Dropped columns from Indonesian DataFrame: ['reviewId', 'userName', 'userImage', 'score', 'thumbsUpCount', 'reviewCreatedVersion', 'at', 'replyContent', 'repliedAt', 'appVersion', 'char_length', 'word_count', 'review_month']


Unnamed: 0,content,language,cleaned_content
0,lagu bukan hanya alunan nada tapi bisa jadi un...,Indonesian,lagu alunan nada ungkapan kebebasan perdamaian...
1,iklan Mulu gak jelass apa apa harus premium ko...,Indonesian,iklan mulu tidak jelass premium kocakk
2,Terima kasih banyak 🙏👍👍👍,Indonesian,terima kasih
3,kok di aku mah gk bisa ada lirik ya sih tolong...,Indonesian,mah gk lirik ya sih tolong apk ya bagussss bgtttt
4,sangat banyak lagu nya,Indonesian,lagu nya


Save the finalized, clean DataFrame to a new CSV file.
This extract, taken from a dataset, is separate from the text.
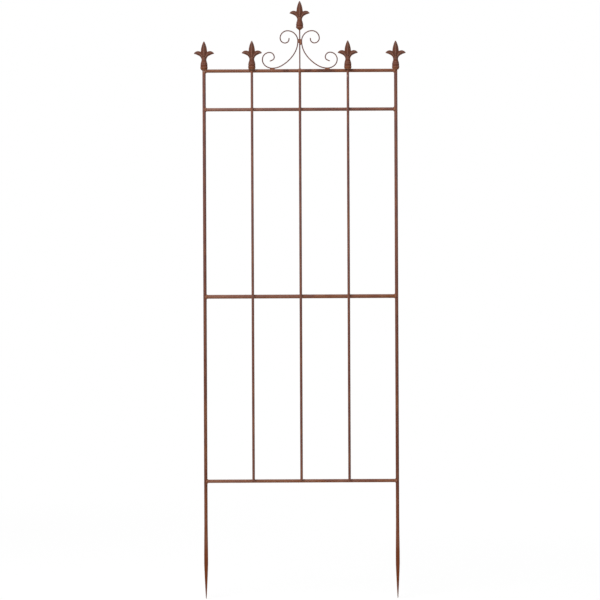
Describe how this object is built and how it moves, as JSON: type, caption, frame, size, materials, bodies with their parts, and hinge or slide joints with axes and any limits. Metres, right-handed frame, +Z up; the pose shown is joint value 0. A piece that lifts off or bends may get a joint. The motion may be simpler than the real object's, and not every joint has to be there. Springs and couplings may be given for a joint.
{
  "type": "garden trellis",
  "caption": "Rusted round-bar trellis panel for climbing plants, with spade-tipped legs, cast lily finials and a crest of paired wire scrolls.",
  "frame": {"origin": "midway between the tips of the two legs, on the plane of the posts", "axes": "+Z up along the posts, +X to the right seen from the front, -Y the front, where the lighter rods lie"},
  "size_m": [0.5324, 0.027, 1.4998],
  "materials": {
    "rusted_bar": "dry red-brown rust on hot-rolled steel bar",
    "rusted_casting": "dry dark brown rust on a sand-cast surface",
    "weld_metal": "orange-brown rust on unground weld beads"
  },
  "bodies": {
    "root": {"bottom_rail": "rusted_bar", "middle_rail": "rusted_bar", "upper_rail": "rusted_bar", "top_rail": "rusted_bar", "left_post": "rusted_bar", "right_post": "rusted_bar", "left_rod": "rusted_bar", "centre_rod": "rusted_bar", "right_rod": "rusted_bar", "centre_stem": "rusted_bar", "left_scroll": "rusted_bar", "right_scroll": "rusted_bar", "left_post_finial": "rusted_casting", "right_post_finial": "rusted_casting", "left_rod_finial": "rusted_casting", "right_rod_finial": "rusted_casting", "centre_finial": "rusted_casting", "left_bottom_rail_weld": "weld_metal", "right_bottom_rail_weld": "weld_metal", "left_middle_rail_weld": "weld_metal", "right_middle_rail_weld": "weld_metal", "left_upper_rail_weld": "weld_metal", "right_upper_rail_weld": "weld_metal", "left_top_rail_weld": "weld_metal", "right_top_rail_weld": "weld_metal", "left_rod_bottom_rail_weld": "weld_metal", "left_rod_middle_rail_weld": "weld_metal", "left_rod_upper_rail_weld": "weld_metal", "left_rod_top_rail_weld": "weld_metal", "centre_rod_bottom_rail_weld": "weld_metal", "centre_rod_middle_rail_weld": "weld_metal", "centre_rod_upper_rail_weld": "weld_metal", "centre_rod_top_rail_weld": "weld_metal", "right_rod_bottom_rail_weld": "weld_metal", "right_rod_middle_rail_weld": "weld_metal", "right_rod_upper_rail_weld": "weld_metal", "right_rod_top_rail_weld": "weld_metal", "stem_foot_weld": "weld_metal", "left_scroll_foot_weld": "weld_metal", "right_scroll_foot_weld": "weld_metal", "left_scroll_stem_weld": "weld_metal", "right_scroll_stem_weld": "weld_metal"}
  },
  "joints": []
}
Ensure the index is not saved as it is not part of the dataset.

In [34]:
import os

output_dir = '../data/processed/'
os.makedirs(output_dir, exist_ok=True)

if df_en_cleaned is not None and not df_en_cleaned.empty:
    # Define the output file path for English data
    output_file_path_en = os.path.join(output_dir, 'reviews_cleaned_en.csv')
    # Save the cleaned English DataFrame
    df_en_cleaned.to_csv(output_file_path_en, index=False)
    print(f"Cleaned English dataset saved to {output_file_path_en}")
else:
    print("English DataFrame is empty or None. Cannot save to CSV.")

if df_id_cleaned is not None and not df_id_cleaned.empty:
    # Define the output file path for Indonesian data
    output_file_path_id = os.path.join(output_dir, 'reviews_cleaned_id.csv')
    # Save the cleaned Indonesian DataFrame
    df_id_cleaned.to_csv(output_file_path_id, index=False)
    print(f"Cleaned Indonesian dataset saved to {output_file_path_id}")
else:
    print("Indonesian DataFrame is empty or None. Cannot save to CSV.")

Cleaned English dataset saved to ../data/processed/reviews_cleaned_en.csv
Cleaned Indonesian dataset saved to ../data/processed/reviews_cleaned_id.csv


The data preprocessing and cleaning steps are now complete. The `reviews_cleaned.csv` dataset is ready for the next stages of analysis, such as advanced Exploratory Data Analysis (EDA) and feature engineering for natural language processing tasks.